«Когда служанка прибиралась в комнате после вашего отъезда, она достала из-под каминной решетки клочки бумаги. Увидев в них мое имя, она, как и должно, отнесла их хозяйке, которая сложила их и обнаружила, что это остатки письма вам от вашей матери, в котором я описан в гнуснейших выражениях вроде „обанкротившегося афериста“ и „нечистого на руку Каллингворта“. Могу лишь сказать, что мы поражены, как вы могли участвовать в подобной переписке, будучи гостем и живя под нашей крышей, и отказываемся от сношений с вами в какой-либо форме».
Неплохое утреннее приветствие, не так ли, когда я, положившись на его обещание, начал практику и снял на год дом с несколькими шиллингами в кармане? Ради экономии я бросил курить, но решил, что ситуация такова, что заслуживает трубки, поэтому встал с кровати, собрал горстку завалившегося за подкладку табака и выкурил его. Спасательный жилет, о котором я так доверчиво рассуждал раньше, лопнул, оставив меня барахтаться в воде. Я вновь и вновь перечитывал письмо и, несмотря на свое незавидное положение, не мог не рассмеяться над всей мелочностью и тупостью послания. Картинка, на которой хозяин и хозяйка кропотливо складывают вместе обрывки писем их уехавшего гостя, показалась мне забавной до чрезвычайности. А тупость заключалась в том, что, разумеется, и ребенок заметил бы, что резкость моей мамы последовала в ответ на мое защищавшее Каллингворта письмо. Зачем нам обоим писать одно и то же? Так вот, я до сих пор всем этим очень сконфужен и понятия не имею, что делать дальше – скорее всего, умру и заслужу проклятие, нежели войду в порт под развевающимся флагом. Мне надо многое обдумать и написать тебе о результатах. Что бы ни случилось, несомненно лишь одно: в счастье и в горе остаюсь твоим любящим и многословным другом.
Письмо тринадцатое
Когда писал тебе свое последнее письмо, дорогой Берти, я еще приходил в себя после окончательного разрыва с Каллингвортом и походил на выброшенную на песок рыбу. Сама возможность разложить все по полочкам и изложить черным по белому на бумаге, похоже, прояснила ситуацию, и к концу письма я чувствовал себя куда веселее. Я как раз подписывал конверт (обрати внимание, как я подробно описываю свои действия!), когда звонок в дверь заставил меня подпрыгнуть. Через застекленную дверь я увидел благообразного бородатого господина в цилиндре. Это больной. Это наверняка больной! И тут я впервые понял, какая огромная разница между тем, что лечишь больного с подачи другого врача (как я делал у Хортона) или занимаешься специализацией в практике коллеги (как я делал у Каллингворта), и тем, когда сам принимаешь совершенно незнакомого человека. Мне не терпелось его принять. А когда он пришел, я на мгновение почувствовал, что не смогу открыть дверь. Но, разумеется, это была лишь минутная слабость. Я открыл дверь, боюсь, с довольно лицемерной беззаботностью, словно я случайно оказался в прихожей и не хотел беспокоить служанку, чтобы та спустилась вниз.

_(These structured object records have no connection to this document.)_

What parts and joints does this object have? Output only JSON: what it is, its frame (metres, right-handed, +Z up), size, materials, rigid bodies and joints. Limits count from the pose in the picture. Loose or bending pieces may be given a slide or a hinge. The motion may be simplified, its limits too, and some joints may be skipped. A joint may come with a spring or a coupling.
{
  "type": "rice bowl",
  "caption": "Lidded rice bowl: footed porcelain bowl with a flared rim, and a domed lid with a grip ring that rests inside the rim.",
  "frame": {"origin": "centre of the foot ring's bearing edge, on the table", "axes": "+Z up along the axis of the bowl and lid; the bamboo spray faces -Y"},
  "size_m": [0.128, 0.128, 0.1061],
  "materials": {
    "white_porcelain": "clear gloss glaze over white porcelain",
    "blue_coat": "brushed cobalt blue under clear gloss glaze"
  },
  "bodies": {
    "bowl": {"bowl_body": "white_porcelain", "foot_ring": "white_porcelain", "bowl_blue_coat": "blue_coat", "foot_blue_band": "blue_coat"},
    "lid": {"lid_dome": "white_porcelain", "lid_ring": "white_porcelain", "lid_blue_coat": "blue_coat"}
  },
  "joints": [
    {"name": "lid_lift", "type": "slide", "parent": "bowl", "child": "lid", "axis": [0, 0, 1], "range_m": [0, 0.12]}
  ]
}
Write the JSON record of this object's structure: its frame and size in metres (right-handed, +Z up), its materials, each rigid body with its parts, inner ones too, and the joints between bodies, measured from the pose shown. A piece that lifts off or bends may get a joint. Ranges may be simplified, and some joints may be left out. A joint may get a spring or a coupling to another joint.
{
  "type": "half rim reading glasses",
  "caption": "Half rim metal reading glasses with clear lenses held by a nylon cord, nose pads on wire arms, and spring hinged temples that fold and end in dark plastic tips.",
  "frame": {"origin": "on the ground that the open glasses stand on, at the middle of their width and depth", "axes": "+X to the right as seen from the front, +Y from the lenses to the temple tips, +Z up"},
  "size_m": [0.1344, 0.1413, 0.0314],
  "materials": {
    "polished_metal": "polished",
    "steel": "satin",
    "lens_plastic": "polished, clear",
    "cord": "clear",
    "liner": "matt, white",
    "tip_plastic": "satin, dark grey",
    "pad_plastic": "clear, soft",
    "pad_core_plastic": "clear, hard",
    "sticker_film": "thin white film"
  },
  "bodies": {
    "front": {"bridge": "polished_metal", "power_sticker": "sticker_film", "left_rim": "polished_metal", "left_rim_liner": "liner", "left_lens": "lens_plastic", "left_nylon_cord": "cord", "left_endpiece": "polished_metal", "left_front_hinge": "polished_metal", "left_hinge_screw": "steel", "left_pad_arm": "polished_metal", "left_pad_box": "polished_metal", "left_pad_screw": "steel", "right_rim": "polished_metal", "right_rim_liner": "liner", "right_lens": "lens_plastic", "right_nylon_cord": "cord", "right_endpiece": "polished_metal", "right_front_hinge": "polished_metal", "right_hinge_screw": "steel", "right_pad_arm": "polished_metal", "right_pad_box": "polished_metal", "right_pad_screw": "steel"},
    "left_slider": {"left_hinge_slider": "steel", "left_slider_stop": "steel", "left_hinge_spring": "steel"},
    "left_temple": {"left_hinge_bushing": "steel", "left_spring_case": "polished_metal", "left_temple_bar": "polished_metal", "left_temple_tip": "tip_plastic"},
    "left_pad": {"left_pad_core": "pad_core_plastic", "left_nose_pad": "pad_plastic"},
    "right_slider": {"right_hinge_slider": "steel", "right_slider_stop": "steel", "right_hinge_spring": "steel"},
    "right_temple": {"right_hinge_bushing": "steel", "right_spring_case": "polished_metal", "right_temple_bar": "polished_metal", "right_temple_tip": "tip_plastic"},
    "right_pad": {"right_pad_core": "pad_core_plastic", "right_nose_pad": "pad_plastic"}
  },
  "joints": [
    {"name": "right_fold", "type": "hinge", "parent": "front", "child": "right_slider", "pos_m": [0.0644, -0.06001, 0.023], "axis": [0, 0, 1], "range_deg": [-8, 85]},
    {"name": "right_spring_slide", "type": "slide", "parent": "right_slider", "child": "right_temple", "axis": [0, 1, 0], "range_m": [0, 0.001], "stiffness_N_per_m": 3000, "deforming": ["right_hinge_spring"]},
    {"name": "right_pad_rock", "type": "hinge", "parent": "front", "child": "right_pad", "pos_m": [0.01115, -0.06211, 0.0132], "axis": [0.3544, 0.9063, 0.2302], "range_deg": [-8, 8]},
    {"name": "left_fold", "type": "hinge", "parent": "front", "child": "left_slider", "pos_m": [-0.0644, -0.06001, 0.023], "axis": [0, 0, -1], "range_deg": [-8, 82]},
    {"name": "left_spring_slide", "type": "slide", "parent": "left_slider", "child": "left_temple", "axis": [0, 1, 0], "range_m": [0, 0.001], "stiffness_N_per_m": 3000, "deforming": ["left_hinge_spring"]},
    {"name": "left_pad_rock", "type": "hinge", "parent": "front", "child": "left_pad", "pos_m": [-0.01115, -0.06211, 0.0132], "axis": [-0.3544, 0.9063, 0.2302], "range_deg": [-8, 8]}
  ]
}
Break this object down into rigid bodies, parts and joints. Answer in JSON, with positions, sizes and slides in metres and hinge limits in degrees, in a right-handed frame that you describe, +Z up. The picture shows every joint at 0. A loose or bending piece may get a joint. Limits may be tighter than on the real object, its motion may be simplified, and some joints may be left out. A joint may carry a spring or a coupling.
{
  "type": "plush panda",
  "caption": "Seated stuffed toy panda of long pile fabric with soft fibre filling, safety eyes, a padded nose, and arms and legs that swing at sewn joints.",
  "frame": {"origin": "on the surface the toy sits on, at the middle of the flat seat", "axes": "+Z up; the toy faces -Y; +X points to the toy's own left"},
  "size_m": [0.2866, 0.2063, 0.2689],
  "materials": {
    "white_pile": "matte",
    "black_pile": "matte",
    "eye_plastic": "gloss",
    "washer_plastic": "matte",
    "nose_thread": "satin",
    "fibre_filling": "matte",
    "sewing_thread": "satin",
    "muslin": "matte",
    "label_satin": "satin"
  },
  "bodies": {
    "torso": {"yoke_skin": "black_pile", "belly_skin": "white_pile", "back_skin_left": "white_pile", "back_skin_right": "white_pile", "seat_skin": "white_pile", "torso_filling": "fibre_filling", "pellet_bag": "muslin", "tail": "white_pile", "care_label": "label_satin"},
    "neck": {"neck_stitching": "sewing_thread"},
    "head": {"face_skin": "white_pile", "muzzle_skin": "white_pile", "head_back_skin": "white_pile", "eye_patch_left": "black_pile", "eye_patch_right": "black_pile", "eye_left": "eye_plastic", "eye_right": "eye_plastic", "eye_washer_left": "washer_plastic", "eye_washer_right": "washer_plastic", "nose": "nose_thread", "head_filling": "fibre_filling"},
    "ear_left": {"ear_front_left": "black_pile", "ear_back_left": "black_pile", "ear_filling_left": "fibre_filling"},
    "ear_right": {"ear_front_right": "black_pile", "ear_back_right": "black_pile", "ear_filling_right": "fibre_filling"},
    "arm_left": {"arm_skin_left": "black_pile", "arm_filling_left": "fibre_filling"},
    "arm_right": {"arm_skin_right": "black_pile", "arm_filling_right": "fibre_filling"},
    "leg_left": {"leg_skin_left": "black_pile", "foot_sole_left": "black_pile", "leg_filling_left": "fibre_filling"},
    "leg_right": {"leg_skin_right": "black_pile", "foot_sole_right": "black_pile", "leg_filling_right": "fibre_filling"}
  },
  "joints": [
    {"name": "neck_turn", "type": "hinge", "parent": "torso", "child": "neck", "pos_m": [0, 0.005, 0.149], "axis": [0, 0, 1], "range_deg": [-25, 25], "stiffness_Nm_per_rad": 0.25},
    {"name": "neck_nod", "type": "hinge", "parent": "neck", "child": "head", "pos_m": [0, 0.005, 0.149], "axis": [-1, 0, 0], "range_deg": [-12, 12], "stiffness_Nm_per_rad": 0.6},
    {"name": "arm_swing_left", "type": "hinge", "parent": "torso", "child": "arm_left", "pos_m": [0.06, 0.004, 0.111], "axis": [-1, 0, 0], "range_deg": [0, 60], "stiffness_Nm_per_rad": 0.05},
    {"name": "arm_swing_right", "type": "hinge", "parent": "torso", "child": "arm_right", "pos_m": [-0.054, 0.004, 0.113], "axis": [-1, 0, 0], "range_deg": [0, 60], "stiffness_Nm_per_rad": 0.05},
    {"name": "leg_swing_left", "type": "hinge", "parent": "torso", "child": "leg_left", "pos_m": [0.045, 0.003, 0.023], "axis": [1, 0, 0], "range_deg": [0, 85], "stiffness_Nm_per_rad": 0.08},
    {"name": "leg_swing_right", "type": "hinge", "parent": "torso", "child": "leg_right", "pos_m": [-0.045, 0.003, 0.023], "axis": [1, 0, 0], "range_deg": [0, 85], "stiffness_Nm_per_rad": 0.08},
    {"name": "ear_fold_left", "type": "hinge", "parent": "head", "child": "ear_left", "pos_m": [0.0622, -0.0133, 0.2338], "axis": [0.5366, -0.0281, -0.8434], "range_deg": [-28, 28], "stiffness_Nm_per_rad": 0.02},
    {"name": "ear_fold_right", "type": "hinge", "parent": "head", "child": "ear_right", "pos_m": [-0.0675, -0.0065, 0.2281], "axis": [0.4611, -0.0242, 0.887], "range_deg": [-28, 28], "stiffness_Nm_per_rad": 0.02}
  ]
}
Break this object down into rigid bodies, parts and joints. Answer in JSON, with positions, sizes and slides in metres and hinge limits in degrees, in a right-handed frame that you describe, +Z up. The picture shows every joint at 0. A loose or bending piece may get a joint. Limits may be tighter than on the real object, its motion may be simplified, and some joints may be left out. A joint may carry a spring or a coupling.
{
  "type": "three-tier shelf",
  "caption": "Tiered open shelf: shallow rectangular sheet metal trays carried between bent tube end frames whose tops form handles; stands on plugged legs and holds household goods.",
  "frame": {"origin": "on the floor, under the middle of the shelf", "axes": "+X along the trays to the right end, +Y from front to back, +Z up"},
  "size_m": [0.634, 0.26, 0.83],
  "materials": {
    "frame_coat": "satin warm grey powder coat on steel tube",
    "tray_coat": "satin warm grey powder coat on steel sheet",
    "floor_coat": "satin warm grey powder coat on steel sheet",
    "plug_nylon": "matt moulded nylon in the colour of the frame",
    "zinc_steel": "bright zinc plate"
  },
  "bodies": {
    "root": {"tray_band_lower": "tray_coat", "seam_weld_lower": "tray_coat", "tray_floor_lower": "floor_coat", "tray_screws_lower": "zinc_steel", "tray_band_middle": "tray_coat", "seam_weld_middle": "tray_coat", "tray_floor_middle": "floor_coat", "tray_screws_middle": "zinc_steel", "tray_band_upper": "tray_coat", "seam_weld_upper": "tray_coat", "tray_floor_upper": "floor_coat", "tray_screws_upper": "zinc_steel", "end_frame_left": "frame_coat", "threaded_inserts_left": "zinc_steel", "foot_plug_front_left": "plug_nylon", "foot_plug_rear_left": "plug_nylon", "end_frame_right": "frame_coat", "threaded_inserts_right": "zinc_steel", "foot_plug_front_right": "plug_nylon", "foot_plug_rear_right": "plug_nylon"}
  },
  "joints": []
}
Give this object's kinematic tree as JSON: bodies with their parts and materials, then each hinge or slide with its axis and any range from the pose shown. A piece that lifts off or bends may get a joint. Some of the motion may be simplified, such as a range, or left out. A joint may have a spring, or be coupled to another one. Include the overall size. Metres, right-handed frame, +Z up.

– Доктор Старк Монро? – спросил посетитель.
– Прошу вас, входите, – ответил я и указал рукой в сторону кабинета.
Это был напыщенный господин с тяжелой походкой и рыкающим голосом, но для меня он был ангелом небесным. Я нервничал и в то же время боялся, что он заметит нервозность и нерешительность и перестанет мне доверять, что впал в чрезмерную веселость. По моему приглашающему жесту он сел и хрипло прокашлялся.
– А, – сказал я, всегда гордившийся своей быстрой постановкой диагноза, – вижу, что у вас что-то с бронхами. Летние простуды бывают коварны.
– Да, – ответил он, – я какое-то время кашляю.
– При соблюдении режима и лечении… – начал я.
Он не проявил заинтересованности, а лишь тяжело вздохнул и покачал головой.
– Я к вам не за этим, – сказал он.
– Не за этим? – У меня упало сердце.
– Нет. – Он достал пухлую тетрадку. – Я по поводу небольшой задолженности по газовому счетчику.
Ты будешь смеяться, Берти, но мне было совсем не до смеха. Он хотел получить с меня восемь шиллингов и шесть пенсов на основании того, что этого не сделал предыдущий жилец. Иначе компания снимет газовый счетчик. Он и предположить не мог, что предоставил мне или расстаться с половиной моего капитала, или отказаться от приготовления пищи! Наконец, я сумел умиротворить его обещанием разобраться в этом деле и таким образом на какое-то время увернулся от оплаты, очень раздосадованный, но по-прежнему при деньгах. Перед уходом он подробно рассказал мне о состоянии его газовых труб (его, а не компании), но я потерял к нему интерес, узнав, что его лечит клубный врач.